Investimento em Alagoas

Em Alagoas não é incomum encontrar moradores e comerciantes que viram os imóveis destruídos nas cidades atingidas pelas enchentes, mas que não se intimidou e investiu para recuperar a edificação atingida. Em Santana do Mundaú (94 km de Maceió), mais da metade da população foi atingida pela cheia do rio Mundaú. Boa parte dos comerciantes da cidade retomou o negócio no mesmo local e, após dois anos, a vida comercial.

José Ferreira, 43, conta que investiu R$ 20 mil próprios para reconstruir o restaurante que foi destruído pelas águas do rio Mundaú. “Investi porque não tinha outra opção. Quero montar um novo negócio no novo conjunto residencial novo. Mas depende de como vai ser lá, que estrutura vão dar. Por enquanto, estou aqui. Não podia esperar pelo conjunto novo”, disse.

Em Quebrangulo (118 km de Maceió), o comércio fica às margens do rio Paraíba e foi invadido pela água do rio.

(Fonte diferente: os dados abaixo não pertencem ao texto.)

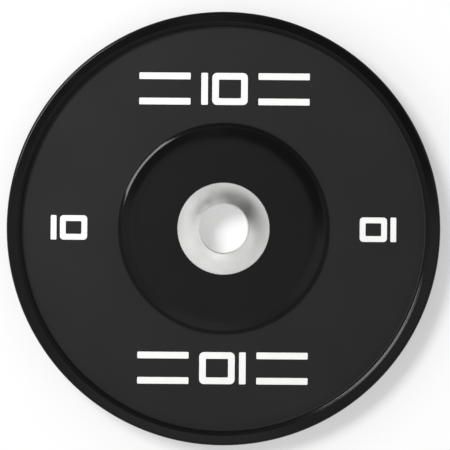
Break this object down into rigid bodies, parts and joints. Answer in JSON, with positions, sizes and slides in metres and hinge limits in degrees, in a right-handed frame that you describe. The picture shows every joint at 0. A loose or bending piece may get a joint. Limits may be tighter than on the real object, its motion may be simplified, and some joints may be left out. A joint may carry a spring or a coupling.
{
  "type": "bumper plate",
  "caption": "Round black rubber weight plate with a raised rim and boss, a turned steel hub whose face rises in a cove to a through bore, and flush white numerals and bars on both faces.",
  "frame": {"origin": "on the bore's axis, midway between the plate's two faces", "axes": "+Z along the bore's axis, out of the front face; +Y towards the top marks; +X to the right of someone who looks at the front"},
  "size_m": [0.45, 0.45, 0.03],
  "materials": {
    "black_rubber": "matte",
    "white_rubber": "satin",
    "turned_steel": "satin",
    "plate_steel": "matte"
  },
  "bodies": {
    "root": {"rubber_disc": "black_rubber", "hub_sleeve": "turned_steel", "front_hub_collar": "turned_steel", "rear_hub_collar": "turned_steel", "anchor_plate": "plate_steel", "front_left_digit_1": "white_rubber", "front_left_digit_0": "white_rubber", "front_right_digit_1": "white_rubber", "front_right_digit_0": "white_rubber", "front_top_digit_1": "white_rubber", "front_top_digit_0": "white_rubber", "front_top_bar_1": "white_rubber", "front_top_bar_2": "white_rubber", "front_top_bar_3": "white_rubber", "front_top_bar_4": "white_rubber", "front_bottom_digit_1": "white_rubber", "front_bottom_digit_0": "white_rubber", "front_bottom_bar_1": "white_rubber", "front_bottom_bar_2": "white_rubber", "front_bottom_bar_3": "white_rubber", "front_bottom_bar_4": "white_rubber", "rear_left_digit_1": "white_rubber", "rear_left_digit_0": "white_rubber", "rear_right_digit_1": "white_rubber", "rear_right_digit_0": "white_rubber", "rear_top_digit_1": "white_rubber", "rear_top_digit_0": "white_rubber", "rear_top_bar_1": "white_rubber", "rear_top_bar_2": "white_rubber", "rear_top_bar_3": "white_rubber", "rear_top_bar_4": "white_rubber", "rear_bottom_digit_1": "white_rubber", "rear_bottom_digit_0": "white_rubber", "rear_bottom_bar_1": "white_rubber", "rear_bottom_bar_2": "white_rubber", "rear_bottom_bar_3": "white_rubber", "rear_bottom_bar_4": "white_rubber"}
  },
  "joints": []
}
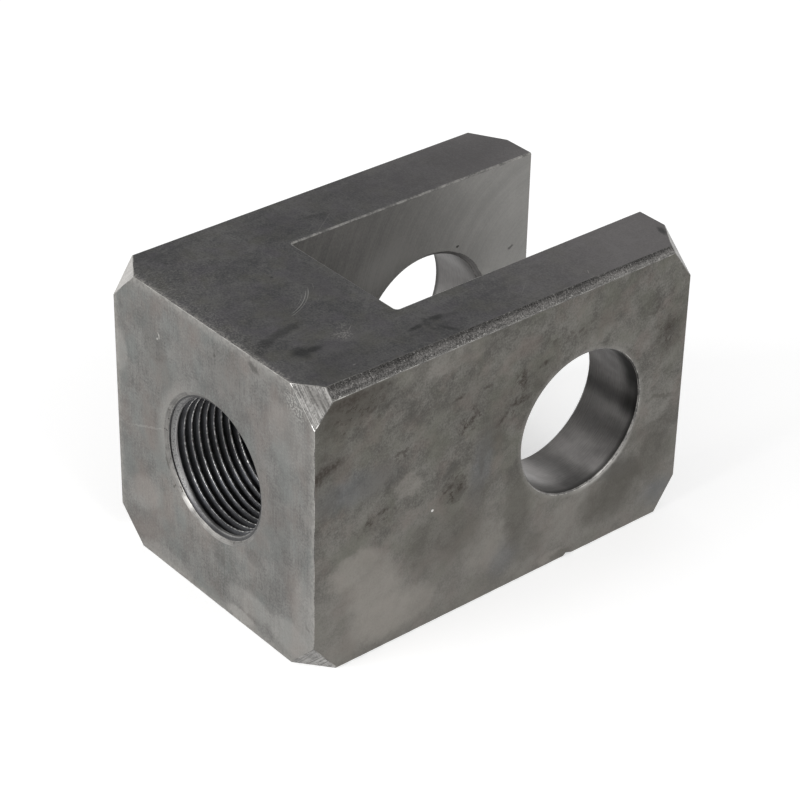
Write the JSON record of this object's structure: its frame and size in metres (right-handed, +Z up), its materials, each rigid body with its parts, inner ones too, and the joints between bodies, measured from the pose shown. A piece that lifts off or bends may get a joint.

Apesar disso, aos poucos, muitos comerciantes voltaram a investir no mesmo local e relutam em deixar a área.

"Levamos um ano e m meio para refazer o posto de combustível e o supermercado. Foi mais de meio milhão de reais investido. Para isso, tivemos que nos desafazer de um terreno, de bois que tínhamos. Não temos outra opção de vida, então, tínhamos que investir, mesmo com o trauma. Meu pai ainda está em tratamento para se recuperar", disse a empresária Daniela Cavalcante Lopes, 26.

Segundo o coordenador do Programa da Reconstrução, José Thomaz Nonô, Alagoas não enfrenta problemas com resistência à saída das casas em áreas de riscos. "Se existem são casos isolados, mas aqui nós temos uma situação contrária à de Pernambuco: os atingidos querem as casas para sair das áreas de risco. É até uma falta de consciência permanecer num local que é atingido pela água, pois o rio pode voltar a qualquer momento. Mas esse controle de ocupação urbana é de responsabilidade dos municípios", disse Nonô.